In the juncture between normative ethics and descriptive ethics, Nietzsche distinguishes between "master morality" and "slave morality". Although he recognizes that not everyone holds either scheme in a clearly delineated fashion without some syncretism, he presents them in contrast to one another. Some of the contrasts in master vs. slave morality include:
  • "good" and "bad" interpretations vs. "good" and "evil" interpretations
  • "aristocratic" vs. "part of the 'herd'"
  • determines values independently of predetermined foundations (nature) vs. determines values on predetermined, unquestioned foundations (Christianity).

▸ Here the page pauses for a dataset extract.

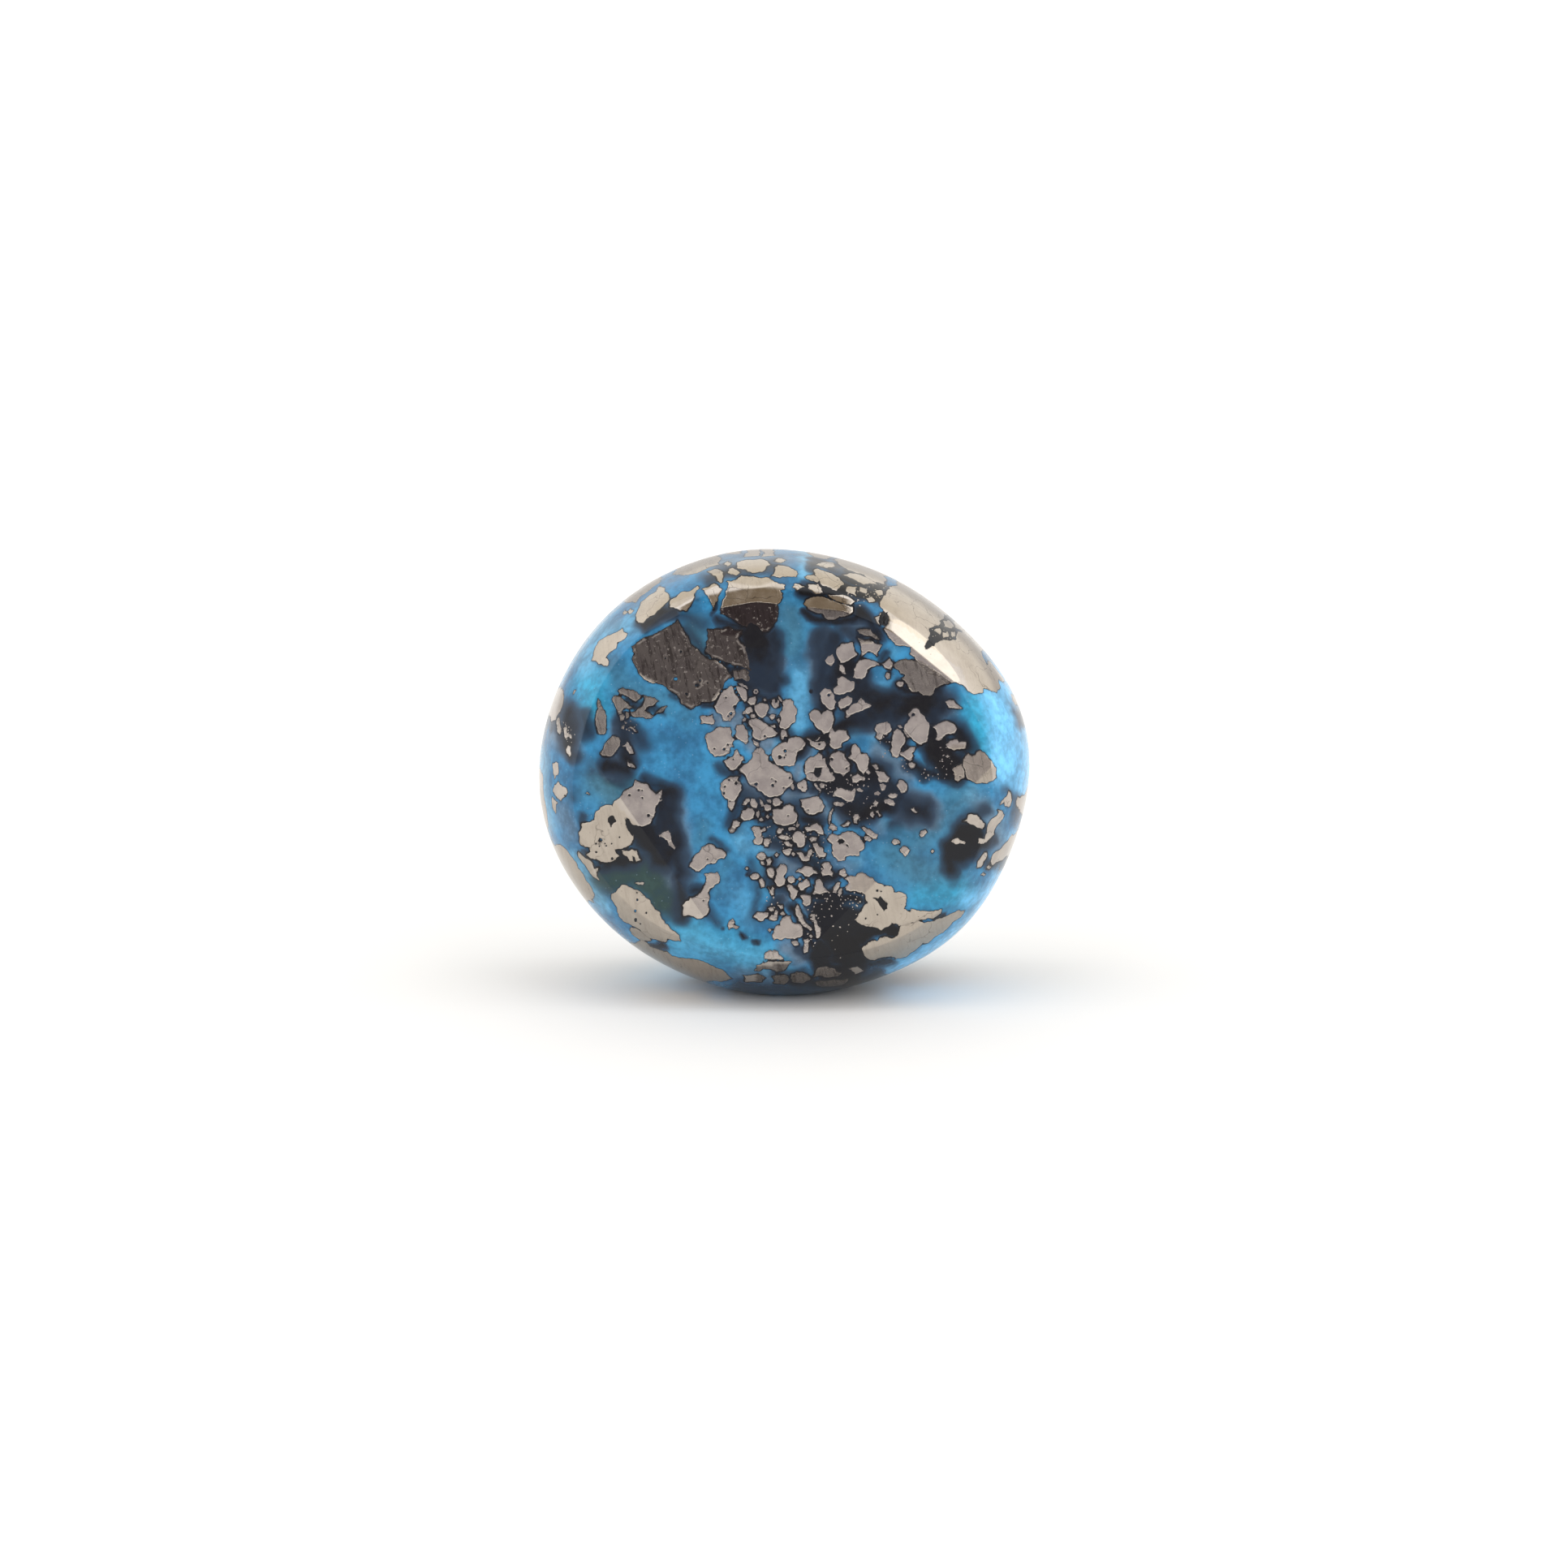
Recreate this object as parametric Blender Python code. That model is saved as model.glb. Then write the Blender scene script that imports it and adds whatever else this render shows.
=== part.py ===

Nietzsche elaborated these ideas in his book On the Genealogy of Morality, in which he also introduced the key concept of ressentiment as the basis for the slave morality. Nietzsche's primarily negative assessment of the ethical and moralistic teachings of Christianity followed from his earlier considerations of the questions of God and morality in the works The Gay Science and Thus Spoke Zarathustra. These considerations led Nietzsche to the idea of eternal recurrence. Nietzsche primarily meant that, for all practical purposes, his contemporaries lived as if God were dead, though they had not yet recognized it. Nietzsche believed this "death" had already started to undermine the foundations of morality and would lead to moral relativism and moral nihilism. As a response to the dangers of these trends he believed in re-evaluating the foundations of morality to better understand the origins and motives underlying them, so that individuals might decide for themselves whether to regard a moral value as born of an outdated or misguided cultural imposition or as something they wish to hold true.